XH helped us move, which I know sounds odd, but we've settled into a friendship and everyone gets along so it's a nice change of pace. He's spending time with my nephews again and has attended several family functions. He is the godfather to my 11 y/o nephew so I'm actually thrilled it's working out so well. Everyone in my life is losing their damn mind that we're friends, nobody understands it. But, that's a post for another day!

Closing on the house that XH and I had built was a mix of emotions. We were in the middle of moving all the last stuff so we were all at the house, XH included. In fact, he drove me to closing. We ended up being delayed at the title company for a couple of hours so we sat in the conference room and chatted about it all. The irony was not lost on me in the slightest.
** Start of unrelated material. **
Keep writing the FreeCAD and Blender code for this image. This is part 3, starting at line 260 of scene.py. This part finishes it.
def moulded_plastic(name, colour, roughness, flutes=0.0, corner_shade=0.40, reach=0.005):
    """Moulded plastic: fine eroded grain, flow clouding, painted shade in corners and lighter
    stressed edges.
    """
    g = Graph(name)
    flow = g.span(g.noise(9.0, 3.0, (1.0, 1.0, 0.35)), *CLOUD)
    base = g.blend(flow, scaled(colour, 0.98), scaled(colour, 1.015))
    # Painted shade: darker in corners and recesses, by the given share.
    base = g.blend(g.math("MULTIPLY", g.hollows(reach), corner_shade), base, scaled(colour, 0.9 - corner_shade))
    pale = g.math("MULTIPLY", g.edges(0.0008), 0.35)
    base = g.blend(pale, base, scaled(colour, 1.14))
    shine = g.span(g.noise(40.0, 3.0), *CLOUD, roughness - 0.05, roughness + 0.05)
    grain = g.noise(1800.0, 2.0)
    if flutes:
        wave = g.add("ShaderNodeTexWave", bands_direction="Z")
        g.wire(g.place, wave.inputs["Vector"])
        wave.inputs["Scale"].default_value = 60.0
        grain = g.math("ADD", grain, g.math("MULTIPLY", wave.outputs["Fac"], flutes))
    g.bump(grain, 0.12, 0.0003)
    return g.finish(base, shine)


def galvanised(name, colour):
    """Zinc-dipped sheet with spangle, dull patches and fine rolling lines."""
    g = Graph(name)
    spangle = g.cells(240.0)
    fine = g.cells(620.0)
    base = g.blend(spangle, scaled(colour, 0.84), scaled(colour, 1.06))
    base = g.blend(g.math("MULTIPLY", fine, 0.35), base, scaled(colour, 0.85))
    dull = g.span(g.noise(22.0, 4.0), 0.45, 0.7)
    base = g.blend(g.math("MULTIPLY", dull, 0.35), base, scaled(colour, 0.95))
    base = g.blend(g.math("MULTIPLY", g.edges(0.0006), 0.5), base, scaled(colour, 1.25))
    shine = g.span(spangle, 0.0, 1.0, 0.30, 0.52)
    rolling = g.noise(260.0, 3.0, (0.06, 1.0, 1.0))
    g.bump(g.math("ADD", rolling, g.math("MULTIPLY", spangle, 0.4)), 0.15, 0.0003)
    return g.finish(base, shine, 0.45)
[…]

That house represented so many things and walking away from it was truly heartbreaking. It was gorgeous and I loved it; all the space, the backyard, the location, the layout, the storage, the way I decorated it, the memories we made, and who I shared it with. All of it. In quiet moments in-between unpacking, organizing, and attending to our busy lives, I get hit with the longing to just go home to it. To sit in the backyard again and stare at the stars. To gossip with my Mom around the kitchen island. To walk into my brother's room and borrow a movie.
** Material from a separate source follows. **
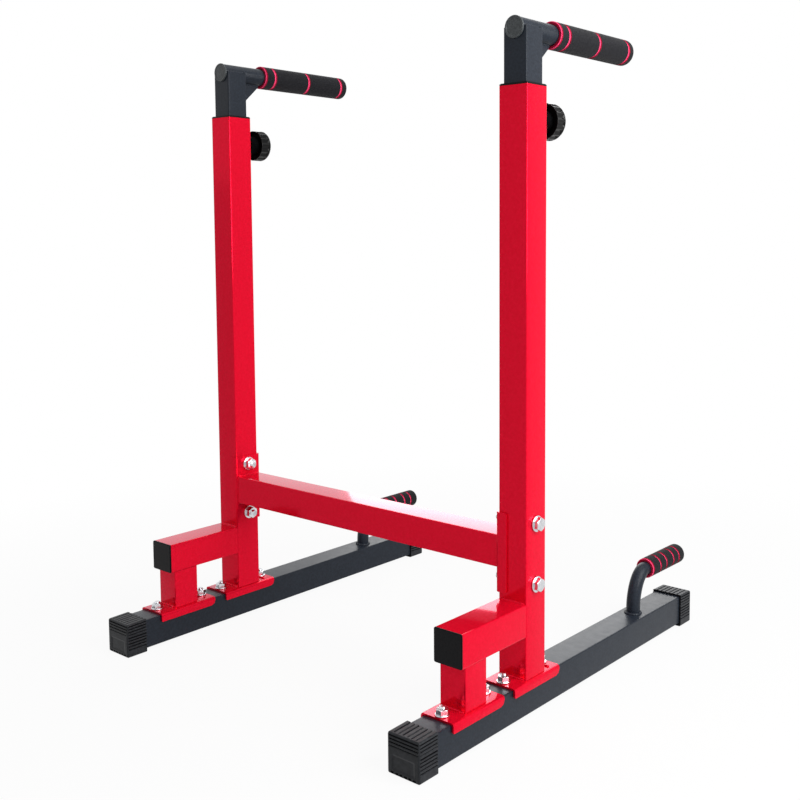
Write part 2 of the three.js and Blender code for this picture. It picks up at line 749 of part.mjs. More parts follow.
// One station. Its group's origin is on the floor, at the upright's axis.
function station(side, sign) {
  const group = new THREE.Group();
  group.position.x = (sign * stationSpacing) / 2;
  const add = (name, form, material, y, z) => {
    return addPiece(group, `${side}_${name}`, form, material, 0, y, z);
  };

  const saddles = { front: -frontPostBack, upright: 0 };
  const boltEnds = { front: -saddleBoltSpacing / 2, rear: saddleBoltSpacing / 2 };
  const boltPlaces = Object.values(saddles).flatMap((y) => Object.values(boltEnds).map((end) => y + end));
  add("base_tube", baseTube(boltPlaces), greyPaint, 0, baseBottom + frameTube / 2);
  add("front_foot_cap", footCap(), blackRubber, -baseFront, 0);
  add("rear_foot_cap", footCap(), blackRubber, baseRear, 0).rotation.z = Math.PI;
  for (const [place, y] of Object.entries(saddles)) {
    add(`${place}_saddle`, saddle(), redPaint, y, saddleTop);
    for (const [end, offset] of Object.entries(boltEnds)) {
      add(`${place}_saddle_${end}_bolt`, baseBolt(), zincSteel, y + offset, saddleTop);
    }
  }
  add("upright_tube", uprightTube(), redPaint, 0, 0);
  const frontPost = squareTube(frontPostWidth, frontPostDepth, frameWall, frameCorner, frontPostLength);
  add("front_post", frontPost, redPaint, -frontPostBack, uprightBottom);
  add("brace_tube", alongY(frameTubeOf(braceLength), 0), redPaint, -braceRear, braceCentre);
  const plug = squarePlug(frameTube, frameCorner, frameTube - frameWall * 2 - seatGap * 2);
  const bracePlug = add("brace_end_plug", plug, blackPlastic, -braceRear - braceLength - seatGap, braceCentre);
  bracePlug.rotation.x = Math.PI / 2;
  group.add(crossbarJoint(side, sign));

  add("upright_collar", uprightCollar(), blackPlastic, 0, uprightTop + seatGap);
  add("handle_post", handlePost(), greyPaint, 0, 0);
  add("post_glide", postGlide(), blackPlastic, 0, postTop - postLength);
  add("handle_bar", handleBar(), greyPaint, 0, barAxis);
  add("handle_bar_plug", barPlug(), blackPlastic, -postTube / 2, barAxis).rotation.x = Math.PI / 2;
  add("handle_gusset", handleGusset(), greyPaint, 0, barAxis);
  const handleFoam = foamGrip(gripRadius, barRadius + seatGap, gripLength, gripRound);
  add("handle_grip", handleFoam, gripFoam, gripFront, barAxis).rotation.x = -Math.PI / 2;

  const noseFront = postTube / 2 + slideGap;
  const hubFront = frameTube / 2 + lockNutLength + lockTravelIn + threadGap;
  const screw = lockScrew(hubFront + knobScrewDepth - noseFront);
  add("lock_screw", screw, zincSteel, noseFront, lockAxis).rotation.x = -Math.PI / 2;
  add("lock_knob", lockKnob(), blackPlastic, hubFront, lockAxis).rotation.x = -Math.PI / 2;

  add("push_up_bar", pushUpBar(), greyPaint, pushUpFoot, baseTop + seatGap);
  const lowFoam = foamGrip(pushUpGripRadius, pushUpRadius + seatGap, pushUpGripLength, pushUpGripRound);
  add("push_up_grip", lowFoam, gripFoam, pushUpGripFront, pushUpAxis).rotation.x = -Math.PI / 2;
  return group;
}

// The bracket and the cross fasteners of one station, made for the right one and turned round for the left.
function crossbarJoint(side, sign) {
  const group = new THREE.Group();
  group.rotation.z = sign < 0 ? Math.PI : 0;
  const bracketFace = -frameTube / 2 - seatGap - bracketPlate;
  addPiece(group, `${side}_crossbar_bracket`, crossbarBracket(), redPaint, bracketFace, 0, crossbarHeight);
  const levels = { lower: -crossBoltSpacing / 2, upper: crossBoltSpacing / 2 };
  for (const [level, offset] of Object.entries(levels)) {
    const z = crossbarHeight + offset;
    const outerFace = frameTube / 2 + seatGap;
    const innerFace = bracketFace - seatGap;
    const bolt = addPiece(group, `${side}_${level}_cross_bolt`, crossBolt(), zincSteel, outerFace, 0, z);
    bolt.rotation.y = Math.PI / 2;
    const nut = addPiece(group, `${side}_${level}_cross_nut`, crossNut(), zincSteel, innerFace, 0, z);
    nut.rotation.y = -Math.PI / 2;
  }
  return group;
}

const dipStation = new THREE.Group();
dipStation.name = "dip_station";
dipStation.position.y = -(frontEnd + rearEnd) / 2;
dipStation.add(station("left", -1), station("right", 1));

const bracketSpan = stationSpacing - frameTube - (seatGap * 2 + bracketPlate) * 2;
const crossbar = alongX(frameTubeOf(bracketSpan), -bracketSpan / 2);
addPiece(dipStation, "crossbar_tube", crossbar, redPaint, 0, 0, crossbarHeight);

export default dipStation;
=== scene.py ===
"""The looks of the dip station: camera, studio, finishes and the pieces whose fine surface is made here.

Metres, +Z up, +X towards the right station, -Y to the front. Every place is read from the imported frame.
"""

import json
import math
import random

import bpy
from mathutils import Matrix, Vector, noise


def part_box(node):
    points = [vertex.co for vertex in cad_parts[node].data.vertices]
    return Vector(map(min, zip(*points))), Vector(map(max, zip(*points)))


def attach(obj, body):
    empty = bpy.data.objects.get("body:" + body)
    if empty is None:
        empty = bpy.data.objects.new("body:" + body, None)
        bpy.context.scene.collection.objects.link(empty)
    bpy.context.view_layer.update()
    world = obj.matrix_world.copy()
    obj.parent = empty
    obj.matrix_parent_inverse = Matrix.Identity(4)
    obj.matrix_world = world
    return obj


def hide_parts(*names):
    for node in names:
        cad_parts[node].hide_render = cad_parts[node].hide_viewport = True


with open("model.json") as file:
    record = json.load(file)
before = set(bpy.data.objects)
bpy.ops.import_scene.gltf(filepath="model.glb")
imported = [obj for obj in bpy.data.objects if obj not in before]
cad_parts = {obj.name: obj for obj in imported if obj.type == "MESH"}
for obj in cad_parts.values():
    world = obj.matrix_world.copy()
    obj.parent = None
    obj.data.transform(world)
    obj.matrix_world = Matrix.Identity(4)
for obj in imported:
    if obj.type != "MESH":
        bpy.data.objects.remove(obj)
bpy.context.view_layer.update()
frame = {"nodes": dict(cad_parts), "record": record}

MM = 0.001
SIDES = ("left", "right")
X_AXIS = Vector((1, 0, 0))
Y_AXIS = Vector((0, 1, 0))
Z_AXIS = Vector((0, 0, 1))
INWARD = {"left": X_AXIS, "right": -X_AXIS}

# Camera, fitted to straight edges of the photograph
CAMERA_PLACE = Vector((1.27752, -1.43359, 0.74764))
CAMERA_TURN = math.radians(39.943)
CAMERA_DIP = math.radians(4.869)
CAMERA_ROLL = math.radians(-0.264)
CAMERA_SENSOR = 36.0
CAMERA_LENS = 47.820
CAMERA_SHIFT_X = -0.04961
CAMERA_SHIFT_Y = -0.09768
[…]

I think about the room I had imagined as a nursery when we built it. The last night there, M and I walked from room to room, double checking everything. I paused in the room and described to him how I would have set a nursery up, where the crib would have gone, the glider, the bookcase. What color I would have painted for a girl or for a boy. Then I told him just how sad it was to leave yet another house where I envisioned a nursery that never came to life.

I'm not sure kids are a part of my plan anymore but I am sure that it just plain sucks that my body made the choice for me about that.